There's another way of looking at this problem, by thinking about the current **I** (which I can easily measure, if I want to) rather than the charge **Q** (which I can't). Current is defined as the rate at which charge moves, so if I connect the capacitor to a constant-current power supply, charge **Q** will accumulate on the plates at a constant rate. The capacitor doesn't care how I charge it, but the sums become much easier.

Suppose I take an uncharged capacitor and connect it across a power supply that delivers a constant current **I**. The voltage across the capacitor starts at zero and rises linearly until the component is fully charged. Then it stops. Call this maximum voltage **V**.

The *average* voltage across the capacitor whilst it's being charged is **(V/2)**, so the *average* power being delivered to it is **I (V/2)**. It was charged for **T** seconds, so the energy stored in the capacitor is **T I (V/2)**.

The charge accumulated on the capacitor is **Q = I T**, so the total energy stored is **Q (V/2)**. This is the same result I got from integration. It's a nice illustration of the fact that it can be easier to solve a problem if you ask the right question in the first place.

## Joules compared to battery milliamp-hours (mAh)

Capacitors can store energy (in joules). So can batteries (but their energy is quoted in mAh). How do they compare? It should be possible to find out, since I know that 1 joule is 1 watt for 1 second.

Suppose I fully charge an electrolytic capacitor rated at 4,700μF 16v. It's about the size of a C cell - 50mm high and 25mm diameter, and so it could hold **(0.5 x 4700x10 ^{-6} x 16 x 16) = 0.6** joules.

A typical rechargeable alkaline C size battery is rated at 1.2v, 2,200mAh, which seems to imply that it holds **(1.2 x 2.2 x 60 x 60) = 9,500** joules. The battery can hold 15,000 times as much energy as the same sized capacitor! That's quite a difference! (And a non-rechargeable type has even *more* capacity.)

However, I'm not really comparing like with like here. To begin with, the idea of battery 'capacity' is rather slippery. It depends on how you define it, and how you measure it.

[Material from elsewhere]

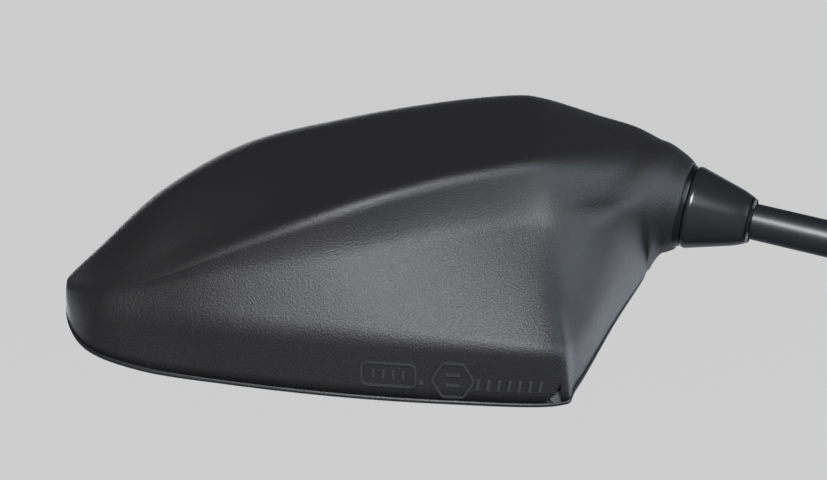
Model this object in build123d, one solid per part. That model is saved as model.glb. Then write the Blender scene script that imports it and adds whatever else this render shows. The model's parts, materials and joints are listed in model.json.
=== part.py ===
from build123d import *

import math
import os

# Motorcycle mirror, right hand. Millimetres. +X outboard, +Y forward (the glass looks back
# along -Y at the rider), +Z up. The origin is on the stud's axis, on the face that the
# washer seats on.

# Arm
ROD_R = 5.5
ROD_BORE_R = 4.0
ROD_BEND_R = 40.0
ROD_RISE = 21.5  # degrees above level, from the bend out to the ball
ROD_FOOT_Z = 10.0
ROD_TOP = -20.0
BALL_X = 105.0
BALL_Z = 123.2
CORNER_Z = BALL_Z - BALL_X * math.tan(math.radians(ROD_RISE))
SLIP = 0.02  # gap in radius of a brazed or pressed joint
RUNNING_GAP = 0.05

# Foot of the arm
STUD_R = 5.0
STUD_LENGTH = 24.0
STUD_NECK_R = 4.6
SPIGOT_LENGTH = 16.0
WASHER_T = 1.6
WASHER_R = 10.0
WASHER_BORE_R = 5.2
NUT_T = 6.0
NUT_AF = 14.0
COLLAR_AF = 17.0
COLLAR_Z = 9.0
COLLAR_TOP_Z = 17.0
COLLAR_MIDDLE_Z = 4.6  # above its foot, where the two end cones meet
COLLAR_FACE_R = 9.0
COLLAR_WIDE_R = 13.6
BOOT_R = 12.2
BOOT_BORE_R = 10.6
BOOT_Z = 0.3
BOOT_SHOULDER_Z = 15.0
BOOT_ROOF_Z = 17.8
BOOT_NECK_Z = 20.0
BOOT_TOP_Z = 27.0
BOOT_TOP_R = 8.6

# Ball joint: distances along the rod's axis are from the ball's centre, outboard positive
BALL_R = 7.0
SHANK_R = 4.0
SHANK_END = -40.0
PIN_R = 1.25
PIN_AT = -25.0
LINER_OUT_R = 8.6
REAR_LINER = (0, 74)  # degrees from the outboard axis
FRONT_LINER = (106, 133)
SOCKET_R = 11.8
CUP_START = 0.2
CUP_STEP = 3.0
CUP_END = 10.0
CUP_END_R = 6.5
CLAMP_START = -7.0
CLAMP_END = -0.2
CLAMP_MOUTH_R = 7.4
CLAMP_THROAT_R = 5.2
CLAMP_THROAT = -4.0
SCREW_CIRCLE_R = 10.3
CLAMP_SCREW_R = 0.85
CLAMP_SCREW_LENGTH = 12.0
CLAMP_HEAD_R = 1.6
CLAMP_HEAD_T = 1.6
CLAMP_SEAT = -5.0
NECK_END = -11.0
NECK_OUT_R = 14.0
NECK_BORE_R = 12.2
RING_SPHERE_R = 17.7
RING_START = -15.5
RING_SLEEVE_END = -8.0
RING_MOUTH_R = 8.6
RING_THROAT_R = 7.2
CONE_SPHERE_R = 18.1
CONE_MOUTH_R = 12.6
CONE_MOUTH = -12.9
CONE_TIP = -31.6
CONE_TIP_R = 7.0
CONE_TIP_ROUND = 2.0
CONE_BORE_END = -19.0
CONE_INNER_MOUTH_R = 11.0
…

The Duracell MN1400 (a non-rechargeable alkaline C cell battery) has a nominal voltage of 1.5v and capacity of 7,000mAh. This implies it stores **(1.5 x 7 x 60 x 60) = 38,000** joules. OK. I had a look at the published data. If you connect a 4.7Ω load across it, the voltage drops steadily with time. After 20 hours or so, the original 1.5v has fallen to 0.7v, and at that point you throw it away and buy another. If you calculate how much energy it's delivering to the load, hour by hour, and add them up, you get a total of about **19,000** joules - exactly *half* what you thought you were getting. The true capacity (at this load) is just 3.5Ah.

But with a less power-hungry load of 39Ω, not only does the battery last ten times longer, it now delivers over **30,000** joules, equivalent to 5,600mAh. A battery's 'capacity' depends on how quickly you want to get the energy out. My electrolytic capacitor, on the other hand, will happily give up all its energy in a millisecond, if that's what I need it to do.

I suppose that you could look at this the other way round, too. The rechargeable C cell I mentioned above (1.2v, 2.2Ah) holds 9,500 joules. A capacitor holding this much energy at 1.2v would have to be **(2 x 9,500 / 1.2 x 1.2) = 13,000 Farads**, so if it helps, you can think of a battery as an enormous capacitor.

## Energy stored in a real capacitor - the earth!

And speaking of this, Professor Kraus reminds his readers in *Electromagnetics*, that "we live inside a huge capacitor" between the earth's surface and the 'electrosphere' - a conducting region of the upper atmosphere, around 25 km up, in which cosmic rays ionise the air molecules.

He calculates the earth's capacitance at about 0.18 Farad, which seems surprisingly low, and from the known value of charge density at the surface of the earth (around 3 nC/sq.m) he shows that this capacitor holds a million Coulombs or so. Then it's a simple matter to calculate how much energy it's storing. The figure he gets is 7,000,000,000,000 joules. That might seem huge, but it's roughly the amount of energy stored by the 300 million mobile phone batteries manufactured in China in a single year (2007).

### Sources

*Electromagnetics* - John D. Kraus (McGraw Hill, 1991).